6 of 142 comments (clear)

  1. Money in Politics by Jawnn · · Score: 5, Insightful

    A classic case of corporate interests spending lavishly to buy influence on issues where their interests run counter to those of the public at large. Who was the tool here last week who insisted that this was not a problem?

    1. Re: Money in Politics by Anonymous Coward · · Score: 5, Insightful

      What I don't understand is that when a company lies on its ads, it gets fined, but when it lies via other means, nothing gets done, and it's even considered free speech by some. Why? It's all the same to me. There should be no free speech for companies.

  2. They all do this by rabbin · · Score: 5, Insightful

    PR in the US is often just propaganda. It is another avenue through which wealth can be used to exert undue influence over policy by shaping public opinion, deceiving, astroturfing, etc etc. It is justified under Free Speech, but there is no concern for equality: if you have more money, your voice (or the people you pay to spread "your voice") is much more likely affect change. In my opinion, this is wrong.

    I recommend reading the book Deadly Spin by Wendell Potter which shows just how insidious this practice is. The author used to be a top PR executive at several insurance companies but "found his conscience" and is speaking out against it.

    1. Re:They all do this by bev_tech_rob · · Score: 5, Interesting

      Astroturfing should be outlawed as a form of fraud IMO...

      --
      You're messin' with my Zen Thing, man.....
    2. Re:They all do this by stenvar · · Score: 5, Interesting

      It is justified under Free Speech, but there is no concern for equality: if you have more money, your voice (or the people you pay to spread "your voice") is much more likely affect change. In my opinion, this is wrong.

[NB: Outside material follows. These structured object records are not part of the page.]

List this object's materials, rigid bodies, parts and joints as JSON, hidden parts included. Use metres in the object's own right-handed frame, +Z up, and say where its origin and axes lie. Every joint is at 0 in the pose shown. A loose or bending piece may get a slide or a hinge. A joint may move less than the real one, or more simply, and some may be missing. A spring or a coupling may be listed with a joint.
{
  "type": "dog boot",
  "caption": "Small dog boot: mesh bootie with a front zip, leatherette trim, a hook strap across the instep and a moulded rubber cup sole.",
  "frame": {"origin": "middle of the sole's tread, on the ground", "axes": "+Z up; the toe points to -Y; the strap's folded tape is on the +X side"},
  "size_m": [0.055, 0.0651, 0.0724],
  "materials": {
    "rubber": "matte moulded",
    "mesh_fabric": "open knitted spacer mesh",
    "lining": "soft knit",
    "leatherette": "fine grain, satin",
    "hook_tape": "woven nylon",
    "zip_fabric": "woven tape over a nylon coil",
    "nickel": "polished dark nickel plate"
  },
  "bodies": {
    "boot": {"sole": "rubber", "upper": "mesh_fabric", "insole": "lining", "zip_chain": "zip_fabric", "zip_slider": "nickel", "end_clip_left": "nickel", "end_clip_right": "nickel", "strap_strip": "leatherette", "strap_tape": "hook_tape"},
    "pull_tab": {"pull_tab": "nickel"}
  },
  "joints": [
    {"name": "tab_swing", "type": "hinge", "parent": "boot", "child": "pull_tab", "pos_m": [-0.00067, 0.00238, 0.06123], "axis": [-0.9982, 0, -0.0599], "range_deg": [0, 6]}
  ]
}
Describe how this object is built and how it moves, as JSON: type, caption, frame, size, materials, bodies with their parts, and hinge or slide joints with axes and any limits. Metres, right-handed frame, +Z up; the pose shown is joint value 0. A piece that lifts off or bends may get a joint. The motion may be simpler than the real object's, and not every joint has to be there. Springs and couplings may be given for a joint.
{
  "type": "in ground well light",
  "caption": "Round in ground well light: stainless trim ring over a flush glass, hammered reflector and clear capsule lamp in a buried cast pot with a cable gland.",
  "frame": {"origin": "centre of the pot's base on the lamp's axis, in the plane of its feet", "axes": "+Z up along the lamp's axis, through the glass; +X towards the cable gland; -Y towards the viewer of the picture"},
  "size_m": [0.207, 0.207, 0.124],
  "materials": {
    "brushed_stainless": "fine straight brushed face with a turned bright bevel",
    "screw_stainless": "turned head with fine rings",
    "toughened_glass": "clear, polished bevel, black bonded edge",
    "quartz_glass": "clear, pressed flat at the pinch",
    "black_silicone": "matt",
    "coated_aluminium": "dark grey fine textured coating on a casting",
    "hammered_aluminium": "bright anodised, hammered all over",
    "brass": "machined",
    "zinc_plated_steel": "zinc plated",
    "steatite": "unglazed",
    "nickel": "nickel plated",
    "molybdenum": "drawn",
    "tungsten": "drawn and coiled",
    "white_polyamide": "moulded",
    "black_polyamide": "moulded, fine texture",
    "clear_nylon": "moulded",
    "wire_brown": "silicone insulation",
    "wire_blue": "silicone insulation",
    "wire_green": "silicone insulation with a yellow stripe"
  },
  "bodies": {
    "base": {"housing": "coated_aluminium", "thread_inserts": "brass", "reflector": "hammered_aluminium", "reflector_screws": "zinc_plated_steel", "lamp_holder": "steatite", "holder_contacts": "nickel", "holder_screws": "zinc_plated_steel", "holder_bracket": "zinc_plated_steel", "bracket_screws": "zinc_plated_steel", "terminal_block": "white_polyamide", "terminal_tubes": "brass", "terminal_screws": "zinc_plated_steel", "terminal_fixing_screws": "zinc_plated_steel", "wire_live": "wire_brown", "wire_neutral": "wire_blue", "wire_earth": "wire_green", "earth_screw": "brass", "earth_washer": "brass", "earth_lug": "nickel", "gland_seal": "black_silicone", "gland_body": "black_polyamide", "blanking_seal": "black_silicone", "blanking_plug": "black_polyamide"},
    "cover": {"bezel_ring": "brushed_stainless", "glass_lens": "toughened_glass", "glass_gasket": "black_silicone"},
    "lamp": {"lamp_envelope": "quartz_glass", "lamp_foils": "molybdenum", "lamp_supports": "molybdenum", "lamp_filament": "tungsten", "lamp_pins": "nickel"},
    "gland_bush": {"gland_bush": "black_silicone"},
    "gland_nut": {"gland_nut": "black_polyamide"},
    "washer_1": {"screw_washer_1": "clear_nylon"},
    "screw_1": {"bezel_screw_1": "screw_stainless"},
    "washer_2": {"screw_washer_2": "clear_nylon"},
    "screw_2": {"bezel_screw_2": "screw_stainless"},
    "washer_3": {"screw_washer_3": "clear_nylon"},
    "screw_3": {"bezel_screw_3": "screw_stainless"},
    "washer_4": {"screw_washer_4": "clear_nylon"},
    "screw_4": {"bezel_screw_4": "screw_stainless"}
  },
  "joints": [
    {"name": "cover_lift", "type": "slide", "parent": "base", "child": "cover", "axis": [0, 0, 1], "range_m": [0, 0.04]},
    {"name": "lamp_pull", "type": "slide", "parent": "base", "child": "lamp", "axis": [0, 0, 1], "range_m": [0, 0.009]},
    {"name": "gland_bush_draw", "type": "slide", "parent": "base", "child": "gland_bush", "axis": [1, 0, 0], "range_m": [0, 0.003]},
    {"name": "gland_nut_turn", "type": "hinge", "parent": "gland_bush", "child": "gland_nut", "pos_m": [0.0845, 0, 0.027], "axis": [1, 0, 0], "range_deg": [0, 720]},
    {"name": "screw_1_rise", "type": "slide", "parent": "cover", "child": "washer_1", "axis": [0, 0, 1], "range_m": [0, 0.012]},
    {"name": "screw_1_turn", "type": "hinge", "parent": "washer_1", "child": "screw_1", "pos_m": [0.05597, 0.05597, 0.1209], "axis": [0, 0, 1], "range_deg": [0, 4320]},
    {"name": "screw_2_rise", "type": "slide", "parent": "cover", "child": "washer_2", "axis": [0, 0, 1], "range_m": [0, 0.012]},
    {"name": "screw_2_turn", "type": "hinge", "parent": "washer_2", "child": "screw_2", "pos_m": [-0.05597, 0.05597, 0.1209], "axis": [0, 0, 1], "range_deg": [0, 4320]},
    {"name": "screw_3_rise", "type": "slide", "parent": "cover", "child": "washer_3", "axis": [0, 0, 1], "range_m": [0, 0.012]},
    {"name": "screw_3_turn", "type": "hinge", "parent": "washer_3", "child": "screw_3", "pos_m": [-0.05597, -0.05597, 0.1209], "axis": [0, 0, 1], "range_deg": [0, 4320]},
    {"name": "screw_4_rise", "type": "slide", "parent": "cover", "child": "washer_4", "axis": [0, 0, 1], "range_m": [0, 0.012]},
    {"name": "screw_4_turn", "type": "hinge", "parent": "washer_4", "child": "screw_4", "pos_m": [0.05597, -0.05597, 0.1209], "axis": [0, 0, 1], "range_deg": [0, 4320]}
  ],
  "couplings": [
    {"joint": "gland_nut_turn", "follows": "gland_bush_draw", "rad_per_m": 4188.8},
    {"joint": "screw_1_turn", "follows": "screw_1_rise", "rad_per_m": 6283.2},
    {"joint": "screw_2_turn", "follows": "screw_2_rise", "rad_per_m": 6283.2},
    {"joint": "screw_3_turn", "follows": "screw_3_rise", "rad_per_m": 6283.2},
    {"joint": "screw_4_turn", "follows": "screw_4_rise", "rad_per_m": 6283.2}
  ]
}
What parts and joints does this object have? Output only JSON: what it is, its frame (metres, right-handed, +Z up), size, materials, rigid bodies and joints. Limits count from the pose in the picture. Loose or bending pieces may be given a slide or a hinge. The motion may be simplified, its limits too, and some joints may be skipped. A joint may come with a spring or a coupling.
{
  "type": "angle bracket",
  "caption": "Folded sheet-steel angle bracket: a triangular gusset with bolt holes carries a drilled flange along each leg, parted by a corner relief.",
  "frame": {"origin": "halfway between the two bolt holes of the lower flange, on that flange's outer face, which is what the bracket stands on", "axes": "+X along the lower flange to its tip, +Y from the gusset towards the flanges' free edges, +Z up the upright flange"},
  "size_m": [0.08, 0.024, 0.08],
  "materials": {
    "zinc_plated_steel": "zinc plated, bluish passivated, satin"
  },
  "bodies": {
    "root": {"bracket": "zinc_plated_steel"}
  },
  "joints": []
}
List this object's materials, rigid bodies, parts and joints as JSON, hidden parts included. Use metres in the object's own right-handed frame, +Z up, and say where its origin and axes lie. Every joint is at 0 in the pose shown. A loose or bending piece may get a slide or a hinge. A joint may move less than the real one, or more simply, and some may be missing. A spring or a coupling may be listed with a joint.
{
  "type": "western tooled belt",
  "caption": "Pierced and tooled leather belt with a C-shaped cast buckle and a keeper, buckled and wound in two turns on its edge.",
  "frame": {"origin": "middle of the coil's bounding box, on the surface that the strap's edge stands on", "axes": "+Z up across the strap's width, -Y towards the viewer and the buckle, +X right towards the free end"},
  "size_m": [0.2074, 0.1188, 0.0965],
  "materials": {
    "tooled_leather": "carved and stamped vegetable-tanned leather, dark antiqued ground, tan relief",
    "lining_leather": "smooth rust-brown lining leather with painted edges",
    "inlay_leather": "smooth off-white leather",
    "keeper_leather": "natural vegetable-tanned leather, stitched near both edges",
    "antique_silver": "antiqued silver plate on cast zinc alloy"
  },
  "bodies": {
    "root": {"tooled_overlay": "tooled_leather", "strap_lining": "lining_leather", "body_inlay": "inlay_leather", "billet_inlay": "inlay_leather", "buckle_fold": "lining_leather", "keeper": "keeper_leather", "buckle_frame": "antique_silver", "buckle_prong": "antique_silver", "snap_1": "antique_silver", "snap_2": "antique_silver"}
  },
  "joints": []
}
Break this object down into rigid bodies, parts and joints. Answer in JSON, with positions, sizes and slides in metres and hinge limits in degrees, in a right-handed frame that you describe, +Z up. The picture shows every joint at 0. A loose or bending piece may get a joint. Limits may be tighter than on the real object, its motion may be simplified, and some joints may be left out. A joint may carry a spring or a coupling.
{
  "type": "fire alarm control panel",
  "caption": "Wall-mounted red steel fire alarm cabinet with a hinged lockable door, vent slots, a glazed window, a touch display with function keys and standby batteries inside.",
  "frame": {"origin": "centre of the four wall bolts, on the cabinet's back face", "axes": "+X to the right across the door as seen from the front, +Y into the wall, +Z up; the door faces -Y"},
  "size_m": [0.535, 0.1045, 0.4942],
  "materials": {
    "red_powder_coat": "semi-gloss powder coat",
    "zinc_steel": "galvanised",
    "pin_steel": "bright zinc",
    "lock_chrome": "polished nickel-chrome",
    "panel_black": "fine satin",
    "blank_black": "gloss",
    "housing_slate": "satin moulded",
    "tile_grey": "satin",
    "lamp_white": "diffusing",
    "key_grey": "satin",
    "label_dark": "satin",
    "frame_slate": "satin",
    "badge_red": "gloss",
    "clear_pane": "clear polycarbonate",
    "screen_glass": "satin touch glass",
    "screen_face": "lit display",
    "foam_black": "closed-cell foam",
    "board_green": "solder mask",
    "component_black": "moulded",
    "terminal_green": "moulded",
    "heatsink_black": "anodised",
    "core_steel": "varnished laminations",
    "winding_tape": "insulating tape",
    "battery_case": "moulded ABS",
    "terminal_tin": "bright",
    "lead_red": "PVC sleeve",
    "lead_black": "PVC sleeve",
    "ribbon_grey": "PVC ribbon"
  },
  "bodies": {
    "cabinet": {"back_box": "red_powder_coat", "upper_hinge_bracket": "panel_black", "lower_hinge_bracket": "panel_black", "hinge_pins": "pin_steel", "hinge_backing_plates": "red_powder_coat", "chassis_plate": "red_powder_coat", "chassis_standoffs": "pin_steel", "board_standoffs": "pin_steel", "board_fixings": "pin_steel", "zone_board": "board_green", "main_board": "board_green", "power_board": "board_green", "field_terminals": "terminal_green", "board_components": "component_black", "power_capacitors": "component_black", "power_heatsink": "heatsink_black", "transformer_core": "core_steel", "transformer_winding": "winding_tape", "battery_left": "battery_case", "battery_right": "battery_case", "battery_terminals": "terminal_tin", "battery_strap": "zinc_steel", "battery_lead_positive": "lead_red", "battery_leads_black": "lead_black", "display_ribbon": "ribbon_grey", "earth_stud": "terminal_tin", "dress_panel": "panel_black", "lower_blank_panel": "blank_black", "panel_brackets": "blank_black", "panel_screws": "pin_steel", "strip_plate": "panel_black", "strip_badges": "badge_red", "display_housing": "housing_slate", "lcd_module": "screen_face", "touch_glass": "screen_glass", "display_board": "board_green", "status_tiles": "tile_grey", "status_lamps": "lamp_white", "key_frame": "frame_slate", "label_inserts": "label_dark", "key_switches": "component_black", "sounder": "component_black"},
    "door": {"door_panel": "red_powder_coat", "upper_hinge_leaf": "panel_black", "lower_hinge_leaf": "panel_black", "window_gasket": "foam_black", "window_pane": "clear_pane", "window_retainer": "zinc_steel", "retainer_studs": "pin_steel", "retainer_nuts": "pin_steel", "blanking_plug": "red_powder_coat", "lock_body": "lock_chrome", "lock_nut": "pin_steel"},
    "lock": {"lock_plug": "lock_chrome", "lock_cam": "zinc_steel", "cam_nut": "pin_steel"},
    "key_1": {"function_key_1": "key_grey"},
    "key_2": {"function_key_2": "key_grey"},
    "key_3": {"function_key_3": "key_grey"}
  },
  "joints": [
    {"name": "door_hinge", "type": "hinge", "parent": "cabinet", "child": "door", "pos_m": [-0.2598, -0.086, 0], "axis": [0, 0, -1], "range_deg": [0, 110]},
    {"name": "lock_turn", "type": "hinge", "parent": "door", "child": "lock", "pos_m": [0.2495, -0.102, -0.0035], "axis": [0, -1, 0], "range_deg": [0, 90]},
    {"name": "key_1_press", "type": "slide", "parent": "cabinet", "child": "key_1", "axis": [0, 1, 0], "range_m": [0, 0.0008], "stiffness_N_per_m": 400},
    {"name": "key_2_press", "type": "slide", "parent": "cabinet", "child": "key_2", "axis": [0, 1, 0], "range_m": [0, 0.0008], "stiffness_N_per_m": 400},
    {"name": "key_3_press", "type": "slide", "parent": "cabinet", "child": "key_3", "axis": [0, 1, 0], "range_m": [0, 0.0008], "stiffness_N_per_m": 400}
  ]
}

      Who gets to decide then which speech is proper and which speech isn't proper? Should we have a "ministry of truth" that determines "for the people" what speech is astroturfing and what speech is not? Should churches and unions be allowed to spend money to speak nationally on political, moral, or financial matters? Should newspapers and media companies, being wealthy corporations themselves, be allowed to engage in political speech? What about citizens grouping together, pooling their money, and then using the pooled money to speak? What organizational form should that take, if not a corporation (usually not-for-profit)?

      I certainly do not want a political system in which only a few kinds of organizations (media companies, churches, unions?) have the right to engage in large scale political speech while everybody else merely has the right to vent in forums, if that. People like you complain a lot, but you don't have a good answer.

  3. Re:Chattanooga of all places by Anonymous Coward · · Score: 5, Insightful

    The segregated South was progressive? LOL.

    Nah, feeling superior to an entire half of a nation simply because of where they are located, pretending like they are all one homogeneous block who all think and feel the same way, looking down on them, then patting yourself on the back for how amazingly progressive and unbiased you are is so much better.

    You're one of those lemmings who needs the notion of "protected groups" to define for you how you should feel and about whom you should feel it. You really have no true understanding of your own of what prejudice really is and why it's wrong, because you are obviously eager to apply your own brand of prejudice against anyone not previously defined for you as a "protected group". That is called identity politics and politicians love it because it makes divide-and-conquer so easy. It's practically a vote factory! And here you are, enabling and embracing it, just so you can feel like your own particular bigotry is legitimate. Disgusting.